Mrs Cannings' appeal was fast-tracked as it became clear that her conviction was based on the evidence of Professor Meadow. Another cot death expert, Professor Robert Carpenter, of the London School of Hygiene and Tropical Medicine, reviewed the latest information on SIDS, and assessed Professor Meadow's evidence.
Professor Carpenter's evidence on Tuesday proved to be the final nail in the coffin of the case against Mrs Cannings. He condemned Professor Meadow's interpretation of the statistics on three natural deaths in one family as a "travesty" of the available evidence. "The occurrence of a third sudden unexplained death is rare but not unknown, and more often than not all three deaths are due to natural causes," he told the court.
He produced new statistics about the likelihood of a mother being able to smother three children without any of them showing any telltale signs such as haemorrhaging or bruising. The chances of this, Professor Carpenter said, were five per cent or less. The fact that Mr and Mrs Cannings smoked meant that the babies were at a higher risk of cot death.
Professor Carpenter also cited unpublished research which showed that babies who suffered acute life-threatening events - where they suddenly stop breathing for no reason but are resuscitated - are 10 times more likely to go on to suffer cot death. Jason, Matthew and the surviving child all suffered such events within weeks of being born.
Every morning for the last week, Mrs Cannings has packed her belongings and brought them to court in case she was released. Yesterday, she was finally able to take them home.
SUCCESSFUL APPEAL IS FAR FROM THE END OF THE MATTER
As Angela Cannings savours her first day of freedom, two other mothers convicted in similar cases are still coming to terms with their ordeals.
Trupti Patel was cleared of murdering three of her babies in June this year after the Court of Appeal was told Professor Sir Roy Meadow's theories about cot death were the subject of considerable doubt.

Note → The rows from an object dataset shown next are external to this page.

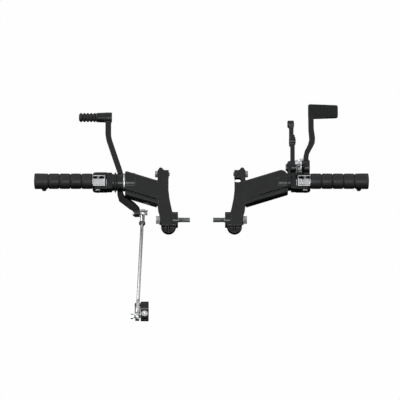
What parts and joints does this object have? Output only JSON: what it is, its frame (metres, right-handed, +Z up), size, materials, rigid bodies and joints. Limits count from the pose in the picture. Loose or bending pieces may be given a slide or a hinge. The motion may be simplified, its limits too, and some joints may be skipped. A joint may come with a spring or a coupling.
{
  "type": "motorcycle mid controls",
  "caption": "Black mid-mounted foot controls: left bracket with folding peg, shift lever and rod; right bracket with folding peg and brake pedal.",
  "frame": {"origin": "centre of the left bracket's frame face, on its main bolt's axis", "axes": "+X towards the motorcycle's right, +Y forward, +Z up"},
  "size_m": [0.6706, 0.4657, 0.1247],
  "materials": {
    "black_casting": "gloss black powder coat",
    "black_forging": "satin black powder coat",
    "rubber": "matt moulded rubber",
    "bright_steel": "bright zinc plate",
    "dull_zinc": "dull zinc plate",
    "bronze": "sintered bronze"
  },
  "bodies": {
    "root": {"left_bracket": "black_casting", "left_main_bolt": "dull_zinc", "left_main_washer": "dull_zinc", "left_upper_bolt": "dull_zinc", "left_peg_mount": "black_forging", "left_shank_washer": "dull_zinc", "left_shank_nut": "dull_zinc", "left_peg_pin": "bright_steel", "left_peg_pin_clip": "bright_steel", "thrust_washer": "bright_steel", "dust_seal": "rubber", "outer_spacer": "black_forging", "right_bracket": "black_casting", "right_main_bolt": "dull_zinc", "right_main_washer": "dull_zinc", "right_upper_bolt": "dull_zinc", "right_peg_mount": "black_forging", "right_shank_washer": "dull_zinc", "right_shank_nut": "dull_zinc", "right_peg_pin": "bright_steel", "right_peg_pin_clip": "bright_steel", "pivot_bolt": "black_forging", "pivot_washer": "bright_steel", "cylinder_bracket": "black_casting", "cylinder_bolts": "black_forging"},
    "left_peg": {"left_peg_core": "bright_steel", "left_peg_rubber": "rubber", "left_wear_nub": "dull_zinc"},
    "right_peg": {"right_peg_core": "bright_steel", "right_peg_rubber": "rubber", "right_wear_nub": "dull_zinc"},
    "shift_lever": {"shift_lever": "black_forging", "shift_lever_bush": "bronze", "toe_peg_core": "black_forging", "toe_peg_rubber": "rubber", "shift_rod_pin": "bright_steel", "split_pin": "bright_steel"},
    "shift_rod": {"front_rod_end": "bright_steel", "front_lock_nut": "bright_steel", "shift_rod": "bright_steel", "rear_lock_nut": "bright_steel", "rear_rod_end": "bright_steel"},
    "gearbox_lever": {"gearbox_lever": "black_forging", "ball_stud": "bright_steel", "stud_nut": "bright_steel", "pinch_bolt": "bright_steel"},
    "brake_pedal": {"brake_pedal": "black_forging", "pedal_bush": "bronze", "clevis_pin": "bright_steel", "clevis_pin_clip": "bright_steel"},
    "brake_clevis": {"brake_clevis": "bright_steel", "clevis_lock_nuts": "bright_steel", "push_rod": "bright_steel"}
  },
  "joints": [
    {"name": "left_peg_fold", "type": "hinge", "parent": "root", "child": "left_peg", "pos_m": [-0.1605, 0.07407, 0.02164], "axis": [0, 1, 0], "range_deg": [0, 80]},
    {"name": "right_peg_fold", "type": "hinge", "parent": "root", "child": "right_peg", "pos_m": [0.2545, 0.07407, 0.02164], "axis": [0, -1, 0], "range_deg": [0, 80]},
    {"name": "shift_lever_swing", "type": "hinge", "parent": "root", "child": "shift_lever", "pos_m": [-0.116, 0.07407, 0.02164], "axis": [1, 0, 0], "range_deg": [-12, 12]},
    {"name": "shift_rod_swing", "type": "hinge", "parent": "shift_lever", "child": "shift_rod", "pos_m": [-0.071, 0.0375, -0.03688], "axis": [1, 0, 0], "range_deg": [-20, 20]},
    {"name": "gearbox_lever_swing", "type": "hinge", "parent": "shift_rod", "child": "gearbox_lever", "pos_m": [-0.081, -0.20029, -0.03688], "axis": [1, 0, 0], "range_deg": [-30, 30]},
    {"name": "brake_pedal_press", "type": "hinge", "parent": "root", "child": "brake_pedal", "pos_m": [0.256, 0.1095, 0.0204], "axis": [-1, 0, 0], "range_deg": [0, 10]},
    {"name": "brake_clevis_swing", "type": "hinge", "parent": "brake_pedal", "child": "brake_clevis", "pos_m": [0.242, 0.096, 0.0617], "axis": [1, 0, 0], "range_deg": [0, 100]}
  ]
}
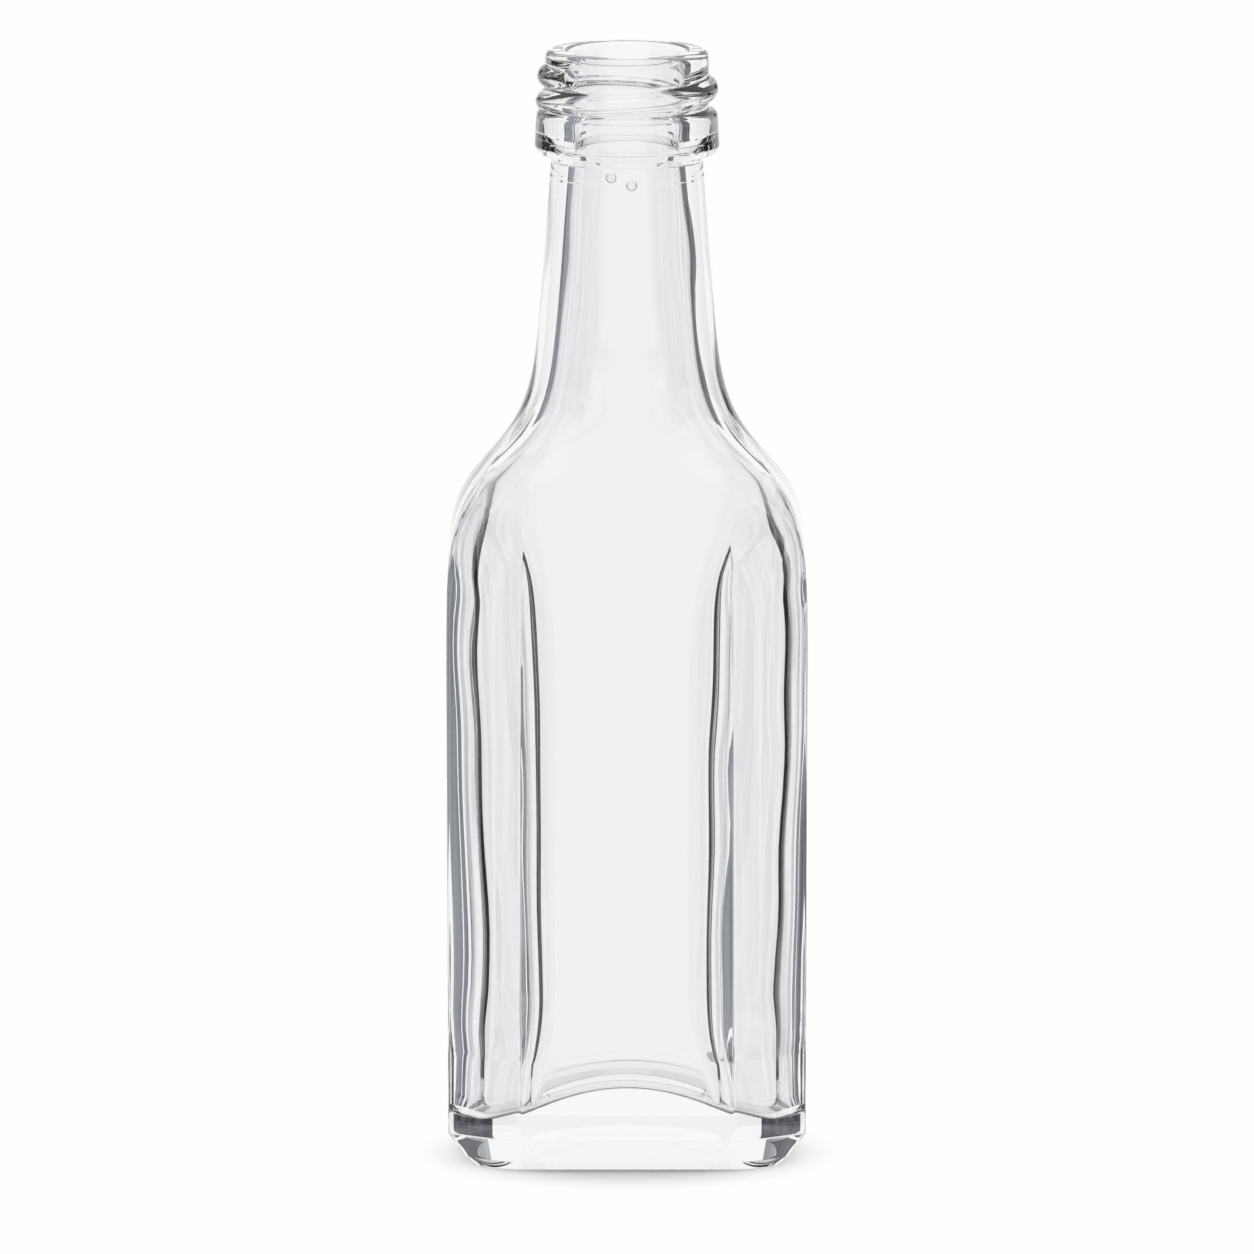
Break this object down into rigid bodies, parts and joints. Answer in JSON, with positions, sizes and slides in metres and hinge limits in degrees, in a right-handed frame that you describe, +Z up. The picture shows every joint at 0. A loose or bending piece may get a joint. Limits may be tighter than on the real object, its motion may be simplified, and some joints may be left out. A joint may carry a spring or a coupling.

Ms Patel, 35, has to live with the legacy of suspicion created by the murder accusations. Like Mrs Cannings, she has a surviving daughter. But in the aftermath of the case, restrictions were left in place on how she lives with her child. "I'm not allowed to cook for my daughter, serve her food, or give her a drink. Perhaps they think I might poison her," she said in a recent interview.
Sally Clark, a solicitor, had her convictions for murdering her two baby sons overturned by the Court of Appeal in January this year after the judges decided that Professor Meadow's evidence in the case was "wholly misleading".
Mrs Clark spent four years in jail. After her conviction was quashed, she said: "Today is not a victory. We are not victorious. There are no winners here."